The last major group of ions are radical ions, or just radicals. Examples of radicals include superoxide (O2-), which the immune system uses to kill invading microorganisms, and nitric oxide, which the body uses as an important signaling molecule. Like acids and bases, radicals are highly reactive and have a number of applications in chemistry. One unfortunate aspect of radicals is that trace amounts in the body tend to break down tissues over time, contributing to aging.
Salt:
In chemistry, salts are ionic compounds that can result from the neutralization reaction of an acid and a base. Salts are ionic compounds composed of cations (positively charged ions) and anions (negative ions) so that the product is electrically neutral (without a net charge). These component ions can be inorganic such as chloride (Cl−), as well as organic such as acetate (CH3COO−) and monatomic ions such as fluoride (F−), as well as polyatomic ions such as sulfate (SO42−).
There are several varieties of salts. Salts that hydrolyze to produce hydroxide ions when dissolved in water are basic salts and salts that hydrolyze to produce hydronium ions in water are acid salts. Neutral salts are those that are neither acid nor basic salts. Zwitterions contain an anionic center and a cationic center in the same molecule but are not considered to be salts. Examples include amino acids, many metabolites, peptides and proteins.
Molten salts and solutions containing dissolved salts (e.g. sodium chloride in water) are called electrolytes, as they are able to conduct electricity. As observed in the cytoplasm of cells, in blood, urine, plant saps and mineral waters, mixtures of many different ions in solution usually do not form defined salts after evaporation of the water. Therefore, their salt content is given for the respective ions.
Different salts can elicit all five basic tastes, e.g., salty (sodium chloride), sweet (lead diacetate, which will cause lead poisoning if ingested), sour (potassium bitartrate), bitter (magnesium sulfate), and umami or savory (monosodium glutamate).

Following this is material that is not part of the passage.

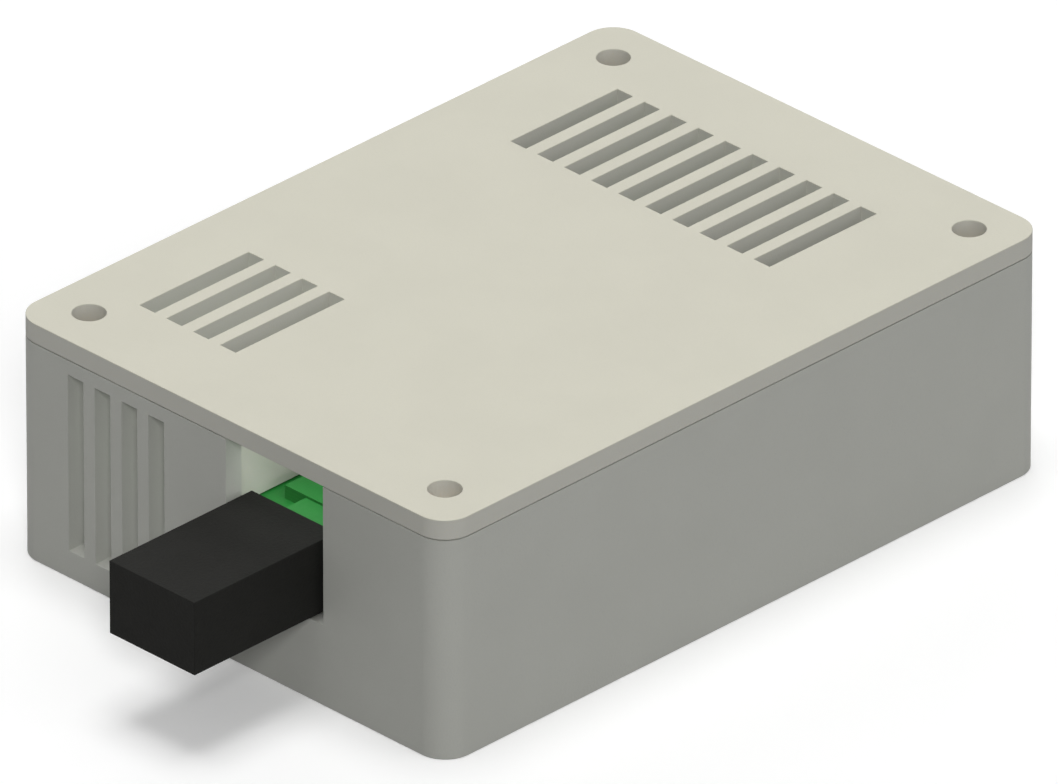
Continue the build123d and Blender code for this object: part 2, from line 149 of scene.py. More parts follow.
plastics = {
    "lid": {
        # the side colour is painted shade, a cooler tint for the lid's sides and underside
        "name": "creamShell", "colour": (0.64, 0.624, 0.524), "paintedShadeSideColour": (0.6, 0.595, 0.54),
        "roughness": 0.55, "ior": 1.5, "gloss": 0.35, "grainScale": 5200.0, "grainDepth": 0.000022,
        "flowScale": 130.0, "spread": 0.012, "pitShade": 0.96,
    },
    "lidEdge": {
        "name": "creamShellEdge", "colour": (0.60, 0.585, 0.49),
        "roughness": 0.4, "ior": 1.5, "gloss": 0.4, "grainScale": 2600.0, "grainDepth": 0.000004,
        "flowScale": 130.0, "spread": 0.03, "pitShade": 0.96,
    },
    "body": {
        "name": "greyShell", "colour": (0.533, 0.539, 0.497),
        "roughness": 0.55, "ior": 1.5, "gloss": 0.35, "grainScale": 5200.0, "grainDepth": 0.000022,
        "flowScale": 120.0, "spread": 0.012, "pitShade": 0.96,
    },
    "bodyEdge": {
        "name": "greyShellEdge", "colour": (0.50, 0.505, 0.465),
        "roughness": 0.4, "ior": 1.5, "gloss": 0.4, "grainScale": 2600.0, "grainDepth": 0.000004,
        "flowScale": 120.0, "spread": 0.03, "pitShade": 0.96,
    },
    "overmould": {
        "name": "softBlackOvermould", "colour": (0.0165, 0.0165, 0.015),
        "roughness": 0.7, "ior": 1.45, "gloss": 0.1, "grainScale": 3600.0, "grainDepth": 0.00005,
        "flowScale": 240.0, "spread": 0.06, "pitShade": 0.8,
    },
    "header": {
        "name": "blackHeaderNylon", "colour": (0.018, 0.018, 0.018),
        "roughness": 0.45, "ior": 1.5, "gloss": 0.5, "grainScale": 6000.0, "grainDepth": 0.000006,
        "flowScale": 400.0, "spread": 0.1, "pitShade": 0.8,
    },
    "epoxy": {
        "name": "chipEpoxy", "colour": (0.024, 0.024, 0.025),
        "roughness": 0.6, "ior": 1.5, "gloss": 0.4, "grainScale": 9000.0, "grainDepth": 0.000008,
        "flowScale": 500.0, "spread": 0.12, "pitShade": 0.75,
    },
    "fuse": {
        "name": "greenFusePolymer", "colour": (0.045, 0.16, 0.06),
        "roughness": 0.4, "ior": 1.5, "gloss": 0.5, "grainScale": 5000.0, "grainDepth": 0.00001,
        "flowScale": 300.0, "spread": 0.1, "pitShade": 0.85,
    },
    "ceramic": {
        "name": "tanCeramic", "colour": (0.36, 0.25, 0.15),
        "roughness": 0.35, "ior": 1.6, "gloss": 0.5, "grainScale": 9000.0, "grainDepth": 0.000005,
        "flowScale": 600.0, "spread": 0.12, "pitShade": 0.85,
    },
    "print": {
        "name": "whiteBoardPrint", "colour": (0.78, 0.78, 0.76),
        "roughness": 0.6, "ior": 1.45, "gloss": 0.4, "grainScale": 9000.0, "grainDepth": 0.000006,
        "flowScale": 700.0, "spread": 0.03, "pitShade": 0.9,
    },
    "membrane": {
        "name": "whiteMembrane", "colour": (0.8, 0.8, 0.79),
        "roughness": 0.85, "ior": 1.35, "gloss": 0.3, "grainScale": 12000.0, "grainDepth": 0.00002,
        "flowScale": 900.0, "spread": 0.02, "pitShade": 0.9,
    },
}
materials = {key: mouldedPlastic(finish) for key, finish in plastics.items()}

boardTexture = {
    "cloth": {"Distortion": 0.6, "Detail": 1.0}, "layers": {"Distortion": 2.0, "Detail": 2.0},
    "clothShare": 0.35, "clothDepth": 0.3, "rippleDepth": 0.5, "layerShade": 0.9, "edgeRange": (0.4, 0.6),
}


def bands(tree, place, scale, direction, shape):
    inputs = {"Vector": place, "Scale": scale, **shape}
    return addNode(tree, "ShaderNodeTexWave", inputs, bands_direction=direction).outputs["Fac"]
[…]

Acid salts is a somewhat obscure term for a class of salts formed by the partial neutralization of diprotic or polyprotic acids. Because the parent acid is only partially neutralized, one or more replaceable protons remain. Typical acid salts have one or more alkali metal ions as well as one or more protons. Well known examples are sodium bicarbonate (NaHCO3), sodium hydrosulfide (NaHS), sodium bisulfate (NaHSO4), monosodium phosphate (NaH2PO4), and disodium phosphate (Na2HPO4). Often acid salts are used as buffers.[1]
For example, the acid salt sodium bisulfate is the main species formed upon the half neutralization of sulfuric acid with sodium hydroxide:
H2SO4 + NaOH → NaHSO4 + H2O
Acid salts compounds can act either as an acid or a base: addition of a suitably strong acid will restore protons, and addition of a suitably strong base will remove protons. The pH of a solution of an acid salt will depend on the relevant equilibrium constants and the amounts of any additional base or acid. A comparison between the Kb and Ka will indicate this: if Kb > Ka, the solution will be basic, whereas if Kb < Ka, the solution will be acidic.
Use in food
Main article: baking powder
Some acid salts are used in baking. They are found in baking powders and are typically divided into low-temperature (or single-acting) and high-temperature (or double-acting) acid salts. Common low-temperature acid salts react at room temperature to produce a leavening effect. They include cream of tartar, calcium phosphate, and citrates. High-temperature acid salts produce a leavening effect during baking and are usually aluminium salts such as calcium aluminium phosphate. Some acid salts may also be found in non-dairy coffee creamers.